The Leafs are weak up the middle, and a mess at the back end. A sensible list of necessary pieces probably includes Phil Kessel, Jonathan Bernier, James van Riemsdyk, Morgan Rielly, maybe Jake Gardiner and even Nazem Kadri. After that, coaching included, let the floodwaters rise.
And into this steps Shanahan. He has built a department, has helped re-imagine the game - he led the group that loosened the bonds of obstruction after the 2004-05 lockout - and has spent the last three years developing a thick skin, which he did not always carry with him during his playing career. People who know him say he's got a sharp mind, and is relentless.
That's a fine start, and now comes the work. Whoever is in charge of the final decisions must navigate a league where unearthing a true superstar is so difficult, unless you draft one; where there are 29 other men in charge, most whom start with better players. Whoever is in charge should really get to work figuring out how much to believe in hockey analytics, which are in the early days of deciphering the game.

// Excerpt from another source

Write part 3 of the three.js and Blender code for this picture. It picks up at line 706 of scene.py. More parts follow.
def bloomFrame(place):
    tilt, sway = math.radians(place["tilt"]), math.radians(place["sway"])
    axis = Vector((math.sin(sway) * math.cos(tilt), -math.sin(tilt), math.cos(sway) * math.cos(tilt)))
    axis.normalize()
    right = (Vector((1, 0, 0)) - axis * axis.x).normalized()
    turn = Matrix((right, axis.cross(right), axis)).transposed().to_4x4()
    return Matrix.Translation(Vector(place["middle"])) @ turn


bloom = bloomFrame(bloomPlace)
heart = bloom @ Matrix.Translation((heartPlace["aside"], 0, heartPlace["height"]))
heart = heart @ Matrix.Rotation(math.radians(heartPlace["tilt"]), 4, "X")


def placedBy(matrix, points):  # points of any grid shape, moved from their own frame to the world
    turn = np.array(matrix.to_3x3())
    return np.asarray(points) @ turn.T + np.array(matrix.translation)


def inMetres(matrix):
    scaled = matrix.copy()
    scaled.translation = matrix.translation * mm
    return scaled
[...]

And whoever is in charge, MLSE has almost run out of ways to make money that don't involve winning, so the pressure is on. Leiweke pushes every day: it's the only way he can truly grow the business outside of BMO field, unless the NFL is coming. He has cleared out two of his three franchises already; this is his first crack at fixing the Leafs. We'll let him explain. Either way, on Monday Shanahan will step into a dangerous blue sea that, for two years longer than he has been alive, has swallowed every man who came before. Now we see how well he swims.